### Requirement
The listing below should be copied in full, word for word.

** START **

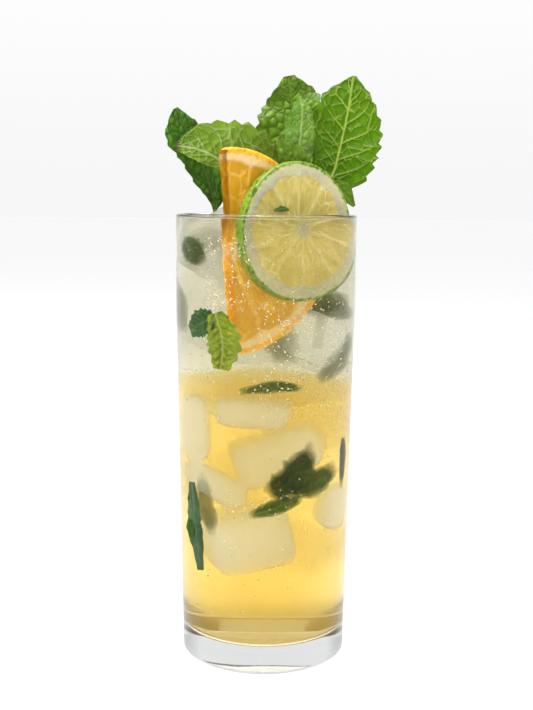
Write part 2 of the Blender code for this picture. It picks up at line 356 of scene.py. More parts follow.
def inner_radius(z):
    """Inside radius of the glass at a height."""
    return outer_radius(z) - WALL


print("rim radius", round(RIM_RADIUS / MM, 2), "mm")


# %% [markdown]
# Where glass and drink touch, the glass's skin and the drink's skin lie almost in one place. Real
# wet glass hardly mirrors there, but two skins would mirror twice and lay a grey veil over the
# drink. So on the touching part of both skins light only bends (a Refraction shader), and the
# glass does so only where it is seen head on: at a glancing angle a real wall does mirror.

# %% Where glass and drink touch
def no_mirror(tree, shader, share, index, colour):
    """Where share is 1 the light bends but does not mirror, as between glass and water."""
    bend = add(tree, "BsdfRefraction", {"Color": colour, "Roughness": 0.0, "IOR": index})
    return add(tree, "MixShader", {0: share, 1: shader, 2: bend}).outputs[0]


def touching_heights(tree, level):
    """1 from just above the glass's floor up to a level, 0 elsewhere."""
    height = position(tree)["Z"]
    return times(tree, maths(tree, 'GREATER_THAN', height, TOUCH_FROM),
                 maths(tree, 'LESS_THAN', height, level))


def inside_of_wall(tree):
    """1 on the inner side of the glass's wall, 0 on its outer side."""
    axis = position(tree)
    flat = add(tree, "CombineXYZ", {0: axis["X"], 1: axis["Y"]})
    radius = add(tree, "VectorMath", {0: flat}, operation='LENGTH').outputs["Value"]
    middle = span(tree, axis["Z"], 0.0, TAPER_TOP, BASE_RADIUS - WALL / 2, RIM_RADIUS - WALL / 2)
    return maths(tree, 'LESS_THAN', radius, middle)


# %% Clear glass
def clear_glass():
    """Clean soda glass with the faintest grey in its depth."""
    material, tree, output = start_material("clear_glass")
    rough = span(tree, spots(tree, 60.0), 0.35, 0.75, 0.0, 0.015)
    shader = add(tree, "BsdfPrincipled", {"Base Color": GLASS_TINT, "Roughness": rough,
                                          "Transmission Weight": 1.0, "IOR": GLASS_BENDS})
    head_on = maths(tree, 'LESS_THAN', add(tree, "LayerWeight").outputs["Facing"], HEAD_ON)
    wet = times(tree, inside_of_wall(tree), touching_heights(tree, DRINK_LEVEL))
    skin = no_mirror(tree, shader.outputs[0], times(tree, wet, head_on), GLASS_BENDS, GLASS_TINT)
    let_lamps_through(tree, output, skin, (0.96, 0.97, 0.96))
    depth = add(tree, "VolumeAbsorption", {"Color": (0.50, 0.53, 0.54), "Density": 11.0})
    tree.links.new(depth.outputs[0], output.inputs["Volume"])
    return material


def ring_edges(z, radius, slack=0.15 * MM):
    """A test for edges that lie on one ring round the axis."""
    def test(centre, edge):
        level = all(abs(v.co.z - z) < slack for v in edge.verts)
        return level and all(abs(v.co.xy.length - radius) < slack for v in edge.verts)
    return test


clear_selection()
bpy.ops.mesh.primitive_cone_add(vertices=GLASS_SIDES, radius1=BASE_RADIUS, radius2=RIM_RADIUS,
                                depth=TAPER_TOP, location=(0, 0, TAPER_TOP / 2))
tumbler = bpy.context.active_object
bpy.ops.object.transform_apply(location=True)
bpy.ops.object.mode_set(mode='EDIT')
pick(tumbler, 'FACE', lambda centre, face: centre.z > TAPER_TOP - MM and face.normal.z > 0.9)
extrude_to(GLASS_HEIGHT - TAPER_TOP)
bpy.ops.mesh.inset(thickness=WALL)
extrude_to(TAPER_TOP - GLASS_HEIGHT)
extrude_to(GLASS_FLOOR - TAPER_TOP)
shrink = inner_radius(GLASS_FLOOR) / inner_radius(TAPER_TOP)
bpy.ops.transform.resize(value=(shrink, shrink, 1), center_override=(0, 0, GLASS_FLOOR))

pick(tumbler, 'EDGE', ring_edges(0, BASE_RADIUS))
bpy.ops.mesh.bevel(offset=FOOT_ROUND, segments=7, affect='EDGES')
pick(tumbler, 'EDGE', ring_edges(GLASS_FLOOR, inner_radius(GLASS_FLOOR)))
bpy.ops.mesh.bevel(offset=FLOOR_ROUND, segments=8, affect='EDGES')
for lip_radius in (RIM_RADIUS, RIM_RADIUS - WALL):
    pick(tumbler, 'EDGE', ring_edges(GLASS_HEIGHT, lip_radius))
    bpy.ops.mesh.bevel(offset=LIP_ROUND, segments=5, affect='EDGES')
pick(tumbler, 'FACE', big_face)
for step in range(12):
    bpy.ops.mesh.inset(thickness=2.0 * MM, use_individual=True)
bpy.ops.mesh.poke()
bpy.ops.object.mode_set(mode='OBJECT')
for vert in tumbler.data.vertices:
    if vert.co.z < 0.1 * MM and vert.co.xy.length < 26 * MM:
        vert.co.z += (0.12 + 0.12 * noise.noise(vert.co * 70)) * MM
settle(tumbler, "tumbler", clear_glass(), "clear_glass", "glass")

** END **

### Full response
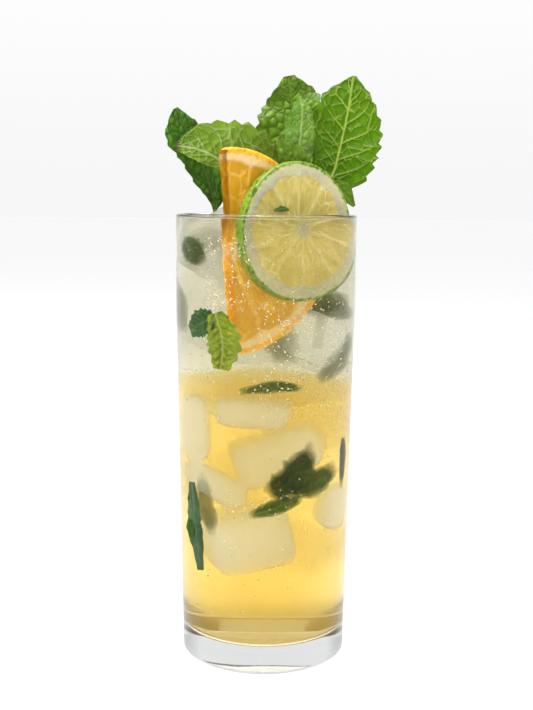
Write part 2 of the Blender code for this picture. It picks up at line 356 of scene.py. More parts follow.
def inner_radius(z):
    """Inside radius of the glass at a height."""
    return outer_radius(z) - WALL


print("rim radius", round(RIM_RADIUS / MM, 2), "mm")


# %% [markdown]
# Where glass and drink touch, the glass's skin and the drink's skin lie almost in one place. Real
# wet glass hardly mirrors there, but two skins would mirror twice and lay a grey veil over the
# drink. So on the touching part of both skins light only bends (a Refraction shader), and the
# glass does so only where it is seen head on: at a glancing angle a real wall does mirror.

# %% Where glass and drink touch
def no_mirror(tree, shader, share, index, colour):
    """Where share is 1 the light bends but does not mirror, as between glass and water."""
    bend = add(tree, "BsdfRefraction", {"Color": colour, "Roughness": 0.0, "IOR": index})
    return add(tree, "MixShader", {0: share, 1: shader, 2: bend}).outputs[0]


def touching_heights(tree, level):
    """1 from just above the glass's floor up to a level, 0 elsewhere."""
    height = position(tree)["Z"]
    return times(tree, maths(tree, 'GREATER_THAN', height, TOUCH_FROM),
                 maths(tree, 'LESS_THAN', height, level))


def inside_of_wall(tree):
    """1 on the inner side of the glass's wall, 0 on its outer side."""
    axis = position(tree)
    flat = add(tree, "CombineXYZ", {0: axis["X"], 1: axis["Y"]})
    radius = add(tree, "VectorMath", {0: flat}, operation='LENGTH').outputs["Value"]
    middle = span(tree, axis["Z"], 0.0, TAPER_TOP, BASE_RADIUS - WALL / 2, RIM_RADIUS - WALL / 2)
    return maths(tree, 'LESS_THAN', radius, middle)


# %% Clear glass
def clear_glass():
    """Clean soda glass with the faintest grey in its depth."""
    material, tree, output = start_material("clear_glass")
    rough = span(tree, spots(tree, 60.0), 0.35, 0.75, 0.0, 0.015)
    shader = add(tree, "BsdfPrincipled", {"Base Color": GLASS_TINT, "Roughness": rough,
                                          "Transmission Weight": 1.0, "IOR": GLASS_BENDS})
    head_on = maths(tree, 'LESS_THAN', add(tree, "LayerWeight").outputs["Facing"], HEAD_ON)
    wet = times(tree, inside_of_wall(tree), touching_heights(tree, DRINK_LEVEL))
    skin = no_mirror(tree, shader.outputs[0], times(tree, wet, head_on), GLASS_BENDS, GLASS_TINT)
    let_lamps_through(tree, output, skin, (0.96, 0.97, 0.96))
    depth = add(tree, "VolumeAbsorption", {"Color": (0.50, 0.53, 0.54), "Density": 11.0})
    tree.links.new(depth.outputs[0], output.inputs["Volume"])
    return material


def ring_edges(z, radius, slack=0.15 * MM):
    """A test for edges that lie on one ring round the axis."""
    def test(centre, edge):
        level = all(abs(v.co.z - z) < slack for v in edge.verts)
        return level and all(abs(v.co.xy.length - radius) < slack for v in edge.verts)
    return test


clear_selection()
bpy.ops.mesh.primitive_cone_add(vertices=GLASS_SIDES, radius1=BASE_RADIUS, radius2=RIM_RADIUS,
                                depth=TAPER_TOP, location=(0, 0, TAPER_TOP / 2))
tumbler = bpy.context.active_object
bpy.ops.object.transform_apply(location=True)
bpy.ops.object.mode_set(mode='EDIT')
pick(tumbler, 'FACE', lambda centre, face: centre.z > TAPER_TOP - MM and face.normal.z > 0.9)
extrude_to(GLASS_HEIGHT - TAPER_TOP)
bpy.ops.mesh.inset(thickness=WALL)
extrude_to(TAPER_TOP - GLASS_HEIGHT)
extrude_to(GLASS_FLOOR - TAPER_TOP)
shrink = inner_radius(GLASS_FLOOR) / inner_radius(TAPER_TOP)
bpy.ops.transform.resize(value=(shrink, shrink, 1), center_override=(0, 0, GLASS_FLOOR))

pick(tumbler, 'EDGE', ring_edges(0, BASE_RADIUS))
bpy.ops.mesh.bevel(offset=FOOT_ROUND, segments=7, affect='EDGES')
pick(tumbler, 'EDGE', ring_edges(GLASS_FLOOR, inner_radius(GLASS_FLOOR)))
bpy.ops.mesh.bevel(offset=FLOOR_ROUND, segments=8, affect='EDGES')
for lip_radius in (RIM_RADIUS, RIM_RADIUS - WALL):
    pick(tumbler, 'EDGE', ring_edges(GLASS_HEIGHT, lip_radius))
    bpy.ops.mesh.bevel(offset=LIP_ROUND, segments=5, affect='EDGES')
pick(tumbler, 'FACE', big_face)
for step in range(12):
    bpy.ops.mesh.inset(thickness=2.0 * MM, use_individual=True)
bpy.ops.mesh.poke()
bpy.ops.object.mode_set(mode='OBJECT')
for vert in tumbler.data.vertices:
    if vert.co.z < 0.1 * MM and vert.co.xy.length < 26 * MM:
        vert.co.z += (0.12 + 0.12 * noise.noise(vert.co * 70)) * MM
settle(tumbler, "tumbler", clear_glass(), "clear_glass", "glass")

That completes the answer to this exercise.